Он прочитывал рецензию за рецензией и видел, как хищно чёртова мельница старается перемолоть в пыль его жизнь, его труд. В каждом втором опусе ему указывали на дверь — неблагодарный гость, подорвал доверие приютившей страны, смеет возвышать голос на нас, жаждет власти, ему нужен ГУЛАГ, чтобы засадить других, следует примеру Ленина, русский аятолла. Порицали правительство, которое «некритически приняло Солженицына в свои объятия». А. И. вспоминал слова Твардовского 1964 года: «Огромный запас ненависти против вас». Только теперь стали ощутимы истинные размеры этого ненасытного чувства, только в изгнании стало понятно, чем отличается казённая травля от сведения счётов. Он сравнивал: даже при исключении из Союза писателей в 1969-м его не поносили с такой ядовитой желчью, с такой личной страстной ненавистью, как американская элита, которая обещает вести с ним вечную и непримиримую борьбу. «Надо было мне пережить этот поединок с Драконом, чтобы через 10 лет в стране легкопёрых журналистов услышать упрёки, что я дрался против ГБ неблагородно!» Когда однажды осенью мимо А. И., сидящего под берёзами у пруда, беззвучно прошли два матёрых рыжих волка, он, опомнившись, подумал: «Вот хорош был бы мой конец! съели волки! у себя же на участке за письменным столом. Никто ещё из русских писателей так жалко не кончал. Ликование и хохот врагов. Недописанный “Март”, разгрызенная жизнь ещё в полных силах».
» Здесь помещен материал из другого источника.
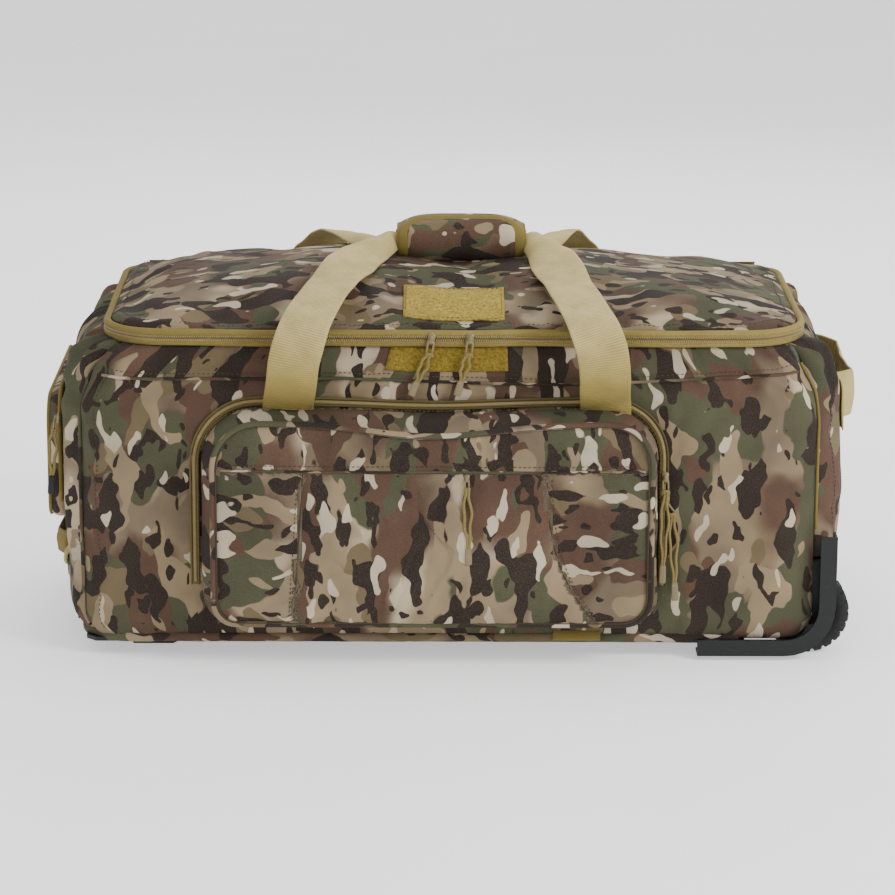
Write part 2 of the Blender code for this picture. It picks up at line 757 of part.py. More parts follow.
def cross_bar(name, x_low, x_high, height, kind, origin, holes):
    """A moulded bar across both tubes, with square holes where a tube slides through."""
    low, high = TROLLEY_YS[0] - 0.014, TROLLEY_YS[1] + 0.014
    bar = block(
        name,
        (x_low, low, TROLLEY_Z - height / 2),
        (x_high, high, TROLLEY_Z + height / 2),
        kind,
        origin,
        edge=0.0012,
    )
    for i, y in enumerate(TROLLEY_YS):
        if holes:
            h = holes / 2
            hole = cutter(f"{name}_{i}", (-0.6, y - h, TROLLEY_Z - h), (0.6, y + h, TROLLEY_Z + h))
            combine(bar, hole, "DIFFERENCE")
    return bar


def make_trolley():
    origin = (CUP_BACK_X, 0.02, TROLLEY_Z)
    frame = cross_bar("trolley_outer_frame", 0.2680, 0.2870, 0.0300, "aluminium", None, 0)
    for name, y in zip(("front", "rear"), TROLLEY_YS):
        outer = f"join_outer_tube_{name}"
        tube = square_tube(outer, CUP_BACK_X + 0.0045, 0.2700, y, OUTER_TUBE, "aluminium", origin)
        combine(frame, tube, "UNION")
        square_tube(f"trolley_middle_tube_{name}", -0.3290, 0.2620, y, MIDDLE_TUBE, "aluminium", origin)
        square_tube(f"trolley_inner_tube_{name}", -0.3425, 0.2450, y, INNER_TUBE, "aluminium", origin)
    cross_bar("trolley_middle_yoke", -0.3370, -0.3293, 0.0220, "black_plastic", origin, INNER_TUBE + 2 * GAP)
    cup_low, cup_high = (-0.3755, -0.0960, 0.0200), (CUP_BACK_X + 0.0040, 0.1360, 0.0585)
    cup = block("trolley_handle_cup", cup_low, cup_high, "black_plastic", edge=0.0010)
    inside = cutter("cup", (-0.42, -0.0930, 0.0225), (CUP_BACK_X, 0.1330, 0.0560))
    combine(cup, inside, "DIFFERENCE")
    for i, y in enumerate(TROLLEY_YS):
        h = MIDDLE_TUBE / 2 + GAP
        hole = cutter(f"cup_{i}", (-0.36, y - h, TROLLEY_Z - h), (-0.30, y + h, TROLLEY_Z + h))
        combine(cup, hole, "DIFFERENCE")
    low, high = TROLLEY_YS[0] - 0.011, TROLLEY_YS[1] + 0.011
    near, far = -0.3428, -0.3795
    outline = rounded(far, near, low, high, (0.010, 0.001, 0.001, 0.010), 3)
    grip = prism("trolley_grip", outline, "z", TROLLEY_Z - 0.0100, TROLLEY_Z + 0.0100, "black_plastic", origin)
    gap = cutter("grip", (far + 0.0165, low + 0.019, 0.0), (near + 0.01, high - 0.019, 0.1))
    combine(grip, gap, "DIFFERENCE")
    well = cutter("button", (-0.40, 0.0070, TROLLEY_Z - 0.0055), (far + 0.0105, 0.0330, TROLLEY_Z + 0.0055))
    combine(grip, well, "DIFFERENCE")
    button_low, button_high = (far - 0.0025, 0.0075, TROLLEY_Z - 0.0050), (far + 0.0035, 0.0325, TROLLEY_Z + 0.0050)
    block("trolley_button", button_low, button_high, "grey_plastic", (far, 0.02, TROLLEY_Z), edge=0.0008)


clear_scene()
make_walls()
make_base()
make_mouth()
make_lid()
make_shoulder_strip()
make_front_pocket()
make_zip_pulls()
make_handles()
make_grab_handles()
make_end_pocket()
make_running_gear()
make_trolley()
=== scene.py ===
"""Looks for the rolling duffel bag: camouflage, webbing, zips, pulls, plastic, wheels and a studio."""

import json
import math

import bpy
import numpy as np
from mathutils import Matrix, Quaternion, Vector


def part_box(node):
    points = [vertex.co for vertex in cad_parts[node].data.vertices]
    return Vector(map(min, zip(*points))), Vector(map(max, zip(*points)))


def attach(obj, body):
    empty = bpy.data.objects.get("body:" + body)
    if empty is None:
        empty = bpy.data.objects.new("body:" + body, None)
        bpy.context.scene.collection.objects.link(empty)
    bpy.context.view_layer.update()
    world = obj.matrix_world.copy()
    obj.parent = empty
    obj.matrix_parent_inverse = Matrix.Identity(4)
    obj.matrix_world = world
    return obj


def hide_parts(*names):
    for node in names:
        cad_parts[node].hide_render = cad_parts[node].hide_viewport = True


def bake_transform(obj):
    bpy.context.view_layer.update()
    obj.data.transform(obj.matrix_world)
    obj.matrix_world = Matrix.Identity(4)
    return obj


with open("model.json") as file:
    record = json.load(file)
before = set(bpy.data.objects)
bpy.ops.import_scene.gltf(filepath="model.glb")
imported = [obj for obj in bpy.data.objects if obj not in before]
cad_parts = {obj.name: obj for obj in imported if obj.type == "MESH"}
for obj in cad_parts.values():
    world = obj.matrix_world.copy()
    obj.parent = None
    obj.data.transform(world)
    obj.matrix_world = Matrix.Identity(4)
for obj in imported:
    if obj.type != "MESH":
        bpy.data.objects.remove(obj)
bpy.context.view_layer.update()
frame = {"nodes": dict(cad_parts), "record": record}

# ---------------------------------------------------------------- sizes, in metres

# Body shell: height, left, right, front, rear, corner radius, bulge of the ends
SHELL_LEVELS = np.array(
    [
        (0.0195, -0.364, 0.370, -0.1590, 0.1990, 0.045, 0.000),
        (0.0380, -0.377, 0.379, -0.1650, 0.2050, 0.045, 0.001),
        (0.1500, -0.380, 0.380, -0.1650, 0.2050, 0.050, 0.004),
        (0.2620, -0.379, 0.380, -0.1650, 0.2050, 0.050, 0.004),
        (0.2900, -0.366, 0.369, -0.1635, 0.2030, 0.052, 0.002),
        (0.3190, -0.338, 0.348, -0.1520, 0.1680, 0.060, 0.000),
    ]
)
PANEL_COLUMNS = (120, 60, 120, 60)
SHELL_ROWS = 52
SHELL_THICK = 0.0035
CROSS_SEAM_Z = 0.2830
CROSS_SEAM_RISE, CROSS_SEAM_SPAN = 0.0055, 0.34
CROSS_SEAM_WAVE, CROSS_SEAM_PITCH = 0.0022, 14.0
BASE_WELT_Z = 0.0215
# Mouth and zip
MOUTH = (-0.336, 0.346, -0.150, 0.164)
MOUTH_RADIUS = 0.060
REAR_MOUTH_RADIUS = 0.032
ZIP_LOW_Z, ZIP_MID_Z, ZIP_HIGH_Z = 0.3212, 0.3257, 0.3303
ROLL_RADIUS = 0.0039
TEETH_PITCH = 0.0022
# Lid
LID_BASE_Z = 0.3335
LID_CROWN, LID_CROWN_SLOPE = 0.037, -0.022
# Hinge tape, height and depth of each row
HINGE_TAPE_ZY = (
    (0.3140, 0.1725),
    (0.3195, 0.1716),
    (0.3250, 0.1700),
    (0.3300, 0.1692),
    (0.3345, 0.1676),
    (0.3385, 0.1580),
)
# Front pocket
POCKET_BACK_Y, POCKET_FRONT_Y = -0.1668, -0.2043
YOKE_Z = 0.2040
# Handles
STRAP_HALF = 0.0250
STRAP_THICK = 0.0024
WRAP_X = (-0.0500, 0.0750)
WRAP_CENTRE = (0.0140, 0.3945)
WRAP_RADII = (0.0240, 0.0208)
FLAP_EDGE = 104.0
# Wheels
WHEEL_RADIUS, WHEEL_WIDTH = 0.042, 0.030
# Camera: degrees, metres, and the focal length in the picture's own pixels
CAMERA_AZIMUTH, CAMERA_ELEVATION, CAMERA_ROLL = -0.44, 14.55, 0.26
CAMERA_DISTANCE = 3.61
CAMERA_FOCAL, IMAGE_WIDTH = 3500, 895


# ---------------------------------------------------------------- materials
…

С момента, когда президентом США стал консерватор Р. Рейган, отношение официальной Америки в Солженицыну как будто изменилось. Весной 1982-го Рейган обильно и сочувственно цитировал «Гарвардскую речь», а из Белого дома долетали сигналы о возможной встрече президента и писателя. На вопросы об условиях А. И. отвечал посредникам: если будет возможность существенного разговора, он приедет; если планируется символическая церемония — нет. Но Белый дом постарался организовать встречу таким образом, чтобы участие в ней Солженицына было бы заведомо обречено — завтрак с десятком «отставных» диссидентов» и он в их числе.
«Некоторые чиновники рейгановской администрации посоветовали Белому дому не устраивать частной встречи с Солженицыным теперь, так как он стал символом крайнего русского национализма, который ненавистен многим советским правозащитникам». Так писала осведомленная пресса, обнаруживая истинное настроение американской элиты: Солженицын — символ отвратительной им исторической России, растоптанной в 1917 году и не имеющей права на возрождение. В письме к президенту о причинах неприезда (май 1982-й) А. И. объяснял, что не может ставить себя в ложный ряд — он не эмигрантский политик и не советский диссидент: ни к тем, ни к другим писатель-художник не принадлежит. Категорически отверг А. И. и клеймо «крайнего русского националиста». «Я — вообще не “националист”, а патриот. То есть я люблю свое отечество — и оттого хорошо понимаю, что и другие тоже любят своё... Сегодня в мире русское национальное самосознание внушает наибольший страх: правителям СССР и Вашему окружению. Здесь проявляется то враждебное отношение к России как таковой, стране и народу, вне государственных форм, которое так характерно для значительной части американского образованного общества, американских финансовых кругов и, увы, даже Ваших советников. Настроение это губительно для будущего обоих наших народов».
Солженицын сознавал теперь, что Главный фронт, на котором он воевал дома, был не единственный. За спиной открывался новый фронт, и его бойцом он оказывался просто по факту своей русскости. «Сумасшедшая трудность позиции: нельзя стать союзником коммунистов, палачей нашей страны, но и нельзя стать союзником врагов нашей страны. И всё время — без опоры на свою территорию. Свет велик, а деться некуда. Два жорна». Три десятилетия он в одиночку выстаивал на Главном фронте — таился, готовился, бился, не жалея сил и самой жизни, шёл на Прорыв и прорвался — но оказалось, что только проложил проезжую дорогу для образованщины. «Хлынули они в этот прорыв и тут же освоились, будто никакого прорыва и не сделано, да и не нужен он был, и Главного Фронта даже не было».
По-прежнему он пребывал в одиночестве, держа удар уже не одного, а трёх противников: коммунистической власти, американской образованщины и Третьей эмиграции, отлично спевшихся в общем хоре ненависти. Но и на публицистов русского национального направления полагаться тоже не приходилось: А. И. страдальчески морщился от их грубости, неумелости, топорности — они спорили, будто ругались на базаре. Сойтись с самиздатским журналом национального толка, который пишет «бог» с маленькой буквы, а «Правительство» с большой и убеждает своих читателей, что коммунизм создал великую державу и знаменует искомый третий путь России, было невозможно. Русский национализм скользил в сторону национал-большевизма с его специфическими инстинктами, и Запад, видя отчётливый антисемитский и ксенофобский уклон этого «изма», злорадно потирал руки: ненависть к России получала законный статус и моральное оправдание.